Co z fatalną murawą w Warszawie?

źródło: Sports.pl; autor: Michał

Polonia Warszawa od ponad roku stara się o wymianę murawy na stadionie przy ulicy Konwiktorskiej. Do niedawna ten temat interesował jednak tylko przedstawicieli klubu i zespoły, które przyjeżdżały rozgrywać w Warszawie swoje mecze - informuje "Przegląd Sportowy".

Reklama

Po sobotnim meczu Czarnych Koszul z Wisłą Kraków (0:1), w którym bramkarz Sebastian Przyrowski właśnie przez tę nierówną murawę puścił kuriozalnego gola, kibice w całej Polsce usłyszeli po raz kolejny, jak fatalne boisko jest w stolicy. - Wszyscy widzieli, że nie nadaje się ono do gry, ale niestety do końca rundy na pewno nie zostanie wymienione.
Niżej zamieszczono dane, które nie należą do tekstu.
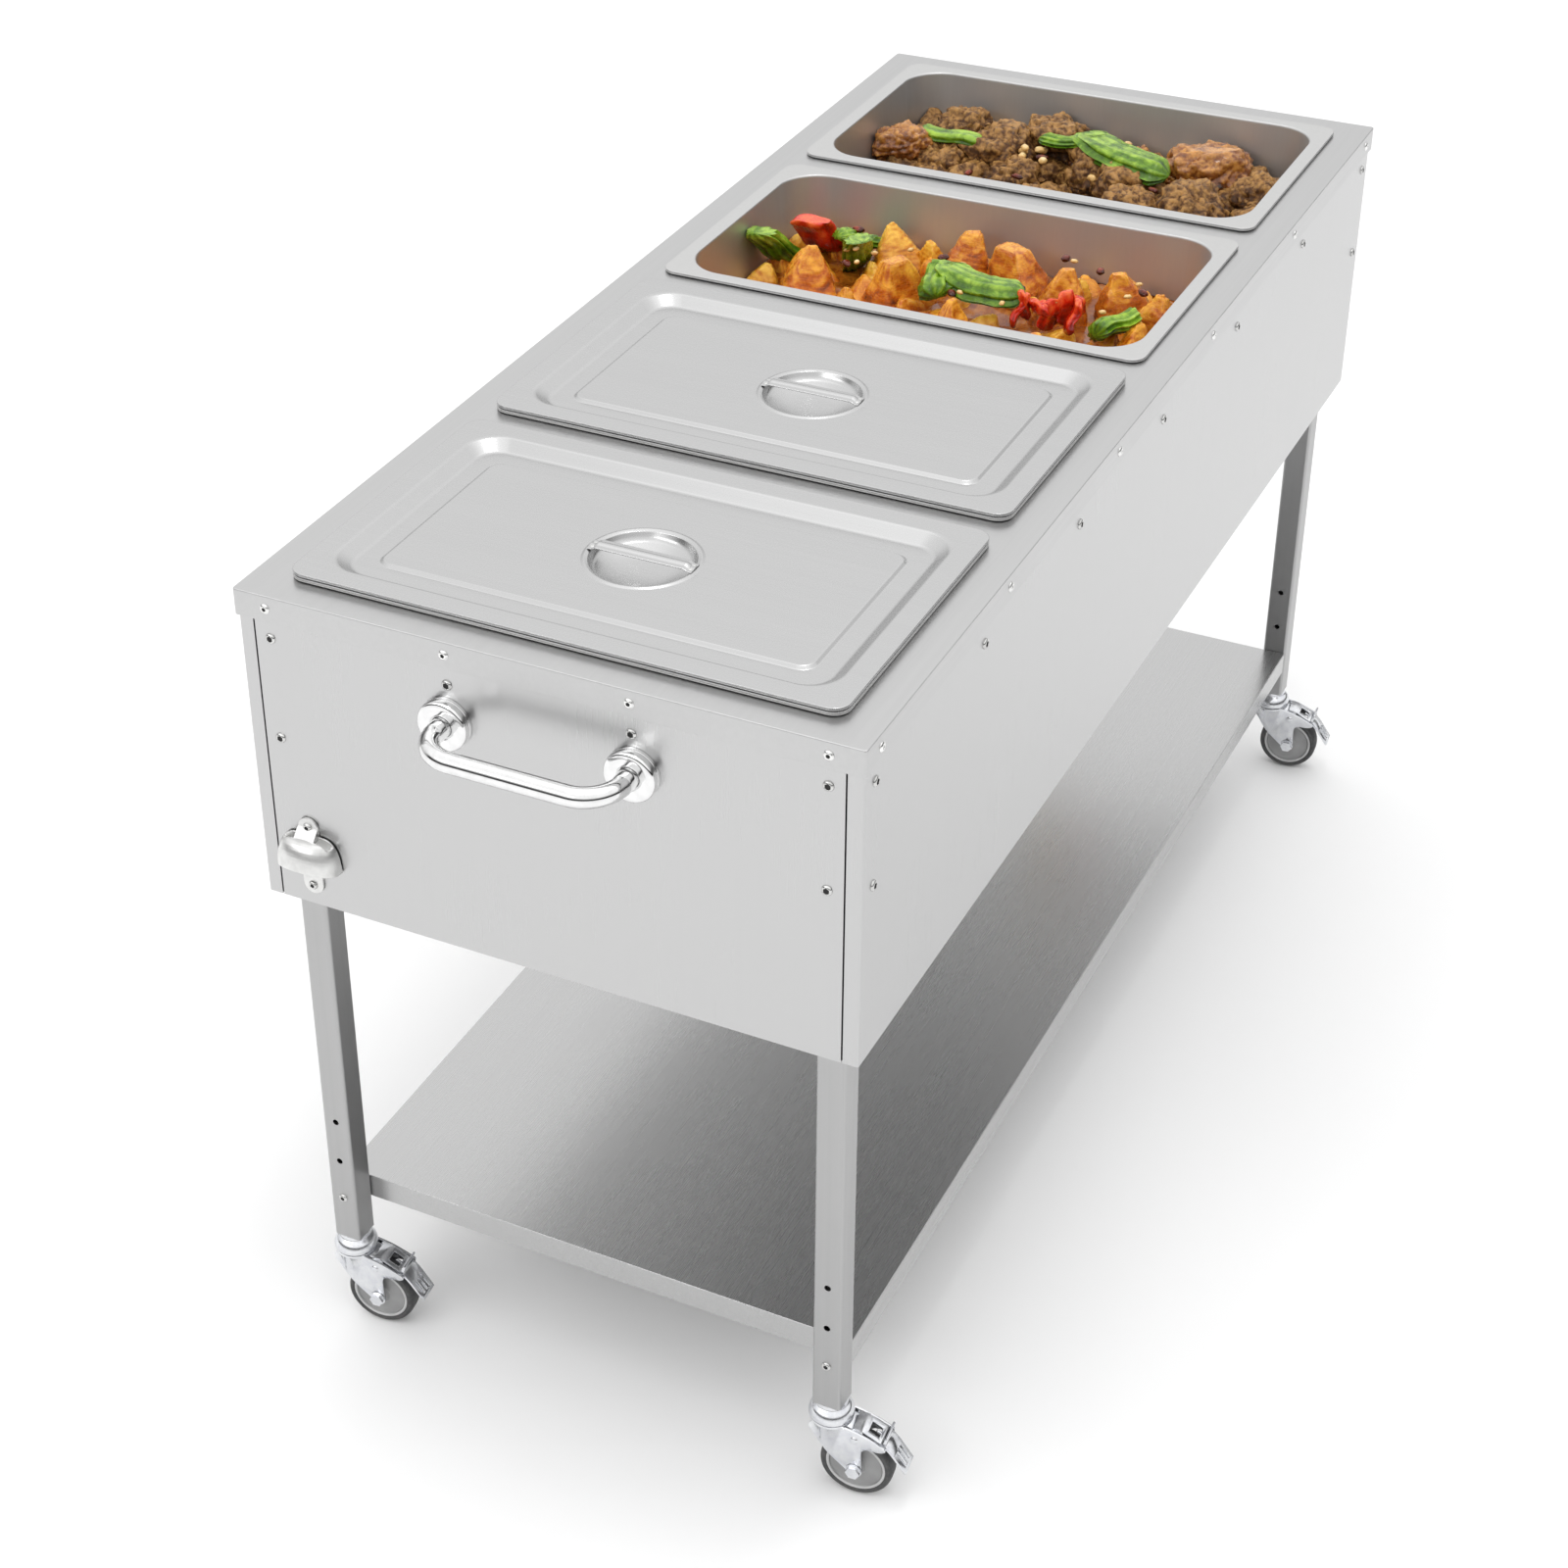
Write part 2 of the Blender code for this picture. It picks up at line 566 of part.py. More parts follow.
def make_food(name, centre, look):
    """Heap in a pan: it follows the pan's tapered walls and is mounded on top."""
    floor = RIM_TOP - PAN_DEPTH
    level = drop(FOOD_DROP)
    gap = 2 * GAP
    fillet = PAN_FILLET
    rings = [rounded_rect(PAN_FLOOR_HALF[0] - fillet - gap, PAN_FLOOR_HALF[1] - fillet - gap,
                          PAN_FLOOR_RADIUS - fillet - gap, PAN_STEPS, floor + gap)]
    for z in (floor + fillet + gap, level):
        up = (z - floor - fillet) / (PAN_DEPTH - PAN_LIP - fillet)
        half = [low + (high - low) * up - gap for low, high in zip(PAN_FLOOR_HALF, PAN_MOUTH_HALF)]
        radius = PAN_FLOOR_RADIUS + (PAN_MOUTH_RADIUS - PAN_FLOOR_RADIUS) * up - gap
        rings.append(rounded_rect(*half, radius, PAN_STEPS, z))
    for share in (0.85, 0.6, 0.3):
        rise = FOOD_CROWN * math.cos(share * math.pi / 2)
        rings.append(rounded_rect(half[0] * share, half[1] * share, radius * share, PAN_STEPS,
                                  level + rise))
    place(name, loft_mesh(name, rings), look, at=(centre, 0.0, 0.0), smooth=50)


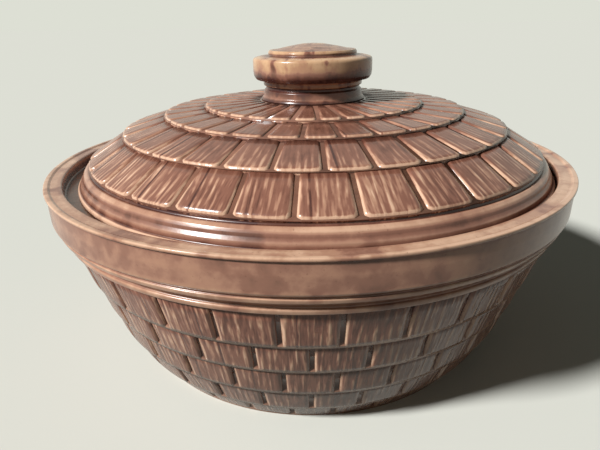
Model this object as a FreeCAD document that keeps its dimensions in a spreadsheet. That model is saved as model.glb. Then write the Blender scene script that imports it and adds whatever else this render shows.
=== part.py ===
"""Stoneware bean pot: a round bowl with a lift-off lid and a knob.

Units are millimetres, +Z is up, and the origin is the centre of the pot's
base. Each piece is a PartDesign body. Rims, beads, hollows and the knob are
turned from sketched outlines. The overlapping shingles are built course by
course: a course is a prism with one side for each shingle, and a slanted cut,
repeated round it by a polar pattern, makes its flat shingles. Each course
stands proud of the one below and is turned by half a shingle from it. The
lid's shingles also have a joint cut between each two of them. The sheet
"Sizes" holds the driving dimensions, and every outline point is a formula
over them, written to the same sheet and bound to its sketch.
"""
import FreeCAD, Part
import itertools
import os

import Sketcher

os.makedirs("parts", exist_ok=True)
doc = FreeCAD.newDocument("BeanPot")

# ---------------------------------------------------------------- the sheet
SIZES = {
    # the pot's rim, with the gallery that the lid sits in
    "rim_height": 86.7,
    "lip_radius": 118.0,
    "bore_radius": 110.8,
    "ledge_drop": 5.3,
    "ledge_radius": 103.8,
    "lip_bead": 1.4,
    # the plain band under the lip, and the two beads under it
    "band_radius": 117.2,
    "band_drop": 12.1,
    "bead_width": 2.8,
    "bead_relief": 1.2,
    "groove_width": 2.6,
    # the pot's courses of shingles: how far each stands proud of the one below
    # and reaches up behind the one above, and each one's lower edge
    "pot_shingles": 32,
    "pot_turn": -83.6,
    "pot_step": 1.1,
    "pot_lap": 1.0,
    "shingle_top": 64.8,
    "shingle_top_radius": 111.3,
    "pot_edge_radius_1": 106.6,
    "pot_edge_height_1": 48.4,
    "pot_edge_radius_2": 101.8,
    "pot_edge_height_2": 34.9,
    "pot_edge_radius_3": 97.0,
    "pot_edge_height_3": 22.3,
    "pot_edge_radius_4": 90.4,
    "pot_edge_height_4": 10.0,
    "pot_edge_radius_5": 83.2,
    "pot_edge_height_5": 0.0,
    # the base and the wall
    "recess_radius": 74.2,
    "recess": 1.5,
    "wall": 6.6,
    "floor": 7.5,
    "floor_radius": 77.0,
    # the lid's flange, turned about the lid's own axis
    "lid_shift": 2.7,
    "flange_radius": 107.7,
    "flange_bead": 1.4,
    "flange_seat": 10.7,
    "lid_groove": 1.4,
    "lid_bead_radius": 103.8,
    "lid_bead_height": 89.2,
    # the lid's courses of shingles, and its crown
    "lid_shingles": 31,
    "lid_turn": -87.9,
    "lid_step": 1.4,
    "lid_lap": 1.5,
    "joint_width": 1.2,
    "joint_depth": 0.8,
    "lid_edge_radius_1": 50.4,
    "lid_edge_height_1": 112.4,
    "lid_edge_radius_2": 68.7,
    "lid_edge_height_2": 109.7,
    "lid_edge_radius_3": 87.4,
    "lid_edge_height_3": 103.0,
    "lid_edge_radius_4": 102.7,
    "lid_edge_height_4": 90.5,
    "crown_height": 113.6,
    "lid_wall": 6.2,
    # the knob, with its heights above the crown
    "knob_radius": 27.2,
    "knob_height": 24.1,
    "knob_foot_radius": 24.8,
    "knob_foot_height": 3.6,
    "knob_neck_radius": 21.1,
    "knob_grip_foot": 7.7,
    "knob_grip_top": 18.6,
    "knob_grip_round": 0.8,
    "knob_button_radius": 19.6,
    "knob_button_edge": 21.3,
    # how far a cut goes past what it takes away
    "overrun": 1.0,
}
POT_COURSES = 5
LID_COURSES = 4

sheet = doc.addObject("Spreadsheet::Sheet", "Sizes")
sheet_rows = itertools.count(1)
outline_lengths = {}


def add_cell(alias, content):
    """Put a named size or formula on the sheet's next row."""
    line = next(sheet_rows)
    sheet.set(f"A{line}", alias)
    sheet.set(f"B{line}", content)
    sheet.setAlias(f"B{line}", alias)


def cell(alias):
    """A number from the sheet."""
    return float(sheet.get(alias))


for alias, size in SIZES.items():
    add_cell(alias, str(size))


# ------------------------------------------------------- formulas on the sheet
def plan_outline(name, points, angle="0"):
    """Put a closed outline of (radius, height) formulas on the sheet.

    It lies in the plane through the axis at this angle to +X.
    """
    outline_lengths[name] = len(points)
    add_cell(name + "_angle", "=" + angle)
    for place, (radius, height) in enumerate(points):
        add_cell(f"{name}_radius_at_{place}", "=" + radius)
        add_cell(f"{name}_height_at_{place}", "=" + height)


def plan_course(piece, course, foot, edge, top):
    """Put one course of shingles on the sheet.

    Its prism stands at the height foot. Edge and top are the (radius, height)
    of the shingles' corners at the lower edge and at the top, and what lies
    outside the line between the two is cut away.
    """
    name = f"{piece}_course_{course}"
    half_shingle = f"180 / {piece}_shingles"
    add_cell(name + "_angle", f"={piece}_turn + {(course + 1) % 2} * {half_shingle}")
    add_cell(name + "_foot", "=" + foot)
    add_cell(name + "_rise", f"={top[1]} - ({foot})")
    add_cell(name + "_reach", f"=max({edge[0]}; {top[0]})")
    add_cell(name + "_cut_width", f"=2 * ({name}_reach + overrun) * tan({half_shingle})")
    # a flat side is nearest the axis at its middle
    edge_middle = (f"({edge[0]}) * cos({half_shingle})", edge[1])
    top_middle = (f"({top[0]}) * cos({half_shingle})", top[1])
    outside = f"{name}_reach + overrun"
    above = f"{top[1]} + overrun"
    outline = [edge_middle, top_middle, (top_middle[0], above), (outside, above), (outside, edge[1])]
    plan_outline(name + "_cut", outline, f"{name}_angle + {half_shingle}")


def plan_joint(course, inner_end, edge, top):
    """Put a slot on the sheet that parts two shingles of the lid, out past their edge."""
    outside = f"{edge[0]} + overrun"
    above = f"{top[1]} + overrun"
    plan_outline(f"lid_course_{course}_joint", [
        (inner_end, f"{top[1]} - joint_depth"),
        (outside, f"{edge[1]} - joint_depth"),
        (outside, above),
        (inner_end, above),
    ], f"lid_course_{course}_angle")


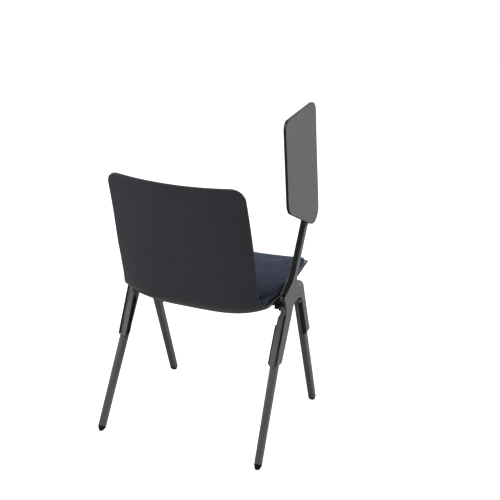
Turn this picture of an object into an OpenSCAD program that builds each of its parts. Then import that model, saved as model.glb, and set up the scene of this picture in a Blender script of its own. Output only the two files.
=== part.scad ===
// Stacking chair with a dished one-piece shell, a pair of cast side frames with plug-in legs,
// and a writing tablet that stands upright beside the sitter and swings down over the lap.
// +X is the sitter's right, +Y is forward, the floor is z = 0.

/* [Shell] */
// Height of the seat surface at its front crest
seat_height = 449; // [440:1:456]
// Height of the top edge of the back
back_height = 799; // [780:1:830]
// Width of the seat at its widest place
seat_width = 454; // [440:1:456]
// Thickness of the moulded shell
shell_thick = 6.5; // [5:0.5:8]
// Thickness of the upholstery
pad_thick = 9; // [6:1:12]

/* [Frame] */
// Overall width over the two side frames
frame_width = 516; // [512:1:530]
// Distance from the origin forward to the front feet
front_reach = 206; // [200:1:212]
// Distance from the origin back to the rear feet
rear_reach = 235; // [231:1:240]
// Distance of a front foot from the middle plane
front_foot_x = 245; // [243:1:247]
// Distance of a rear foot from the middle plane
rear_foot_x = 255; // [252:1:257]

/* [Tablet] */
// Size of the tablet from its rear edge to its front edge
tablet_depth = 214; // [200:1:230]
// Height of the tablet's front top corner when it stands upright
tablet_top_z = 966; // [940:1:1000]
// Thickness of the tablet
tablet_thick = 8; // [6:0.5:12]
// Inward lean of the upright tablet
tablet_lean = 3; // [1:0.5:4]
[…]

Mało tego, moim zdaniem szanse, by zostało wymienione w następnym sezonie, też są żadne - informuje wiceprezes Polonii Piotr Ciszewski, który prawie od roku wojuje z Warszawskim Ośrodkiem Sportu i Rekreacji (jest on właścicielem obiektu, który Polonia tylko dzierżawi) o wymianę zniszczonej nawierzchni.

Twierdzi, że została ona mocno zniszczona meczami rugby, które odbyły się na Konwiktorskiej w maju i październiku ubiegłego roku. - Mamy ekspertyzy z dwóch niezależnych ośrodków, że po meczach rugby nawierzchnia uległa znacznemu pogorszeniu i powinna zostać wymieniona - mówi Ciszewski. Poza rugbistami, zimą pojawił się kolejny problem. - Za mocno i za szybko zostało włączone podgrzewanie i trawa została sparzona. WOSiR uważa, że to pleśń pośniegowa, ale pleśń pośniegowa nie robi takich pustostanów. Druga sprawa to złe podłoże, stworzone z dwóch związków, które się ze sobą gryzą. Dlatego ta murawa musi zostać po prostu wymieniona - tłumaczył na pomeczowej konferencji prasowej rzecznik prasowy Polonii, Igor Gołaszewski.

Jak informuje wiceprezes Polonii w budżecie miasta nie zostały jednak zabezpieczone środki na ten cel (koszt wymiany murawy to około milion złotych). - Mało tego, że WOSiR nie chce jej wymienić, to na dodatek nie godzi się, byśmy sami to zrobili, a oni by nam później zwrócili wyłożone pieniądze w ramach rozliczenia - mówi Ciszewski.- Prawda jest taka, że od wielu dni trwają rozmowy na ten temat, ale są to raczej nasze monologi, bo nikt nie chce nas słuchać - dodaje i przyznaje, że sobotni samobójczy gol może mieć i pozytywne skutki. - Po tej nieszczęśliwej sytuacji mam sygnały, że przedstawiciele władz miasta już tak stanowczo nie twierdzą, że na Konwiktorskiej murawa jest w świetnym stanie - kończy wiceprezes Czarnych Koszul.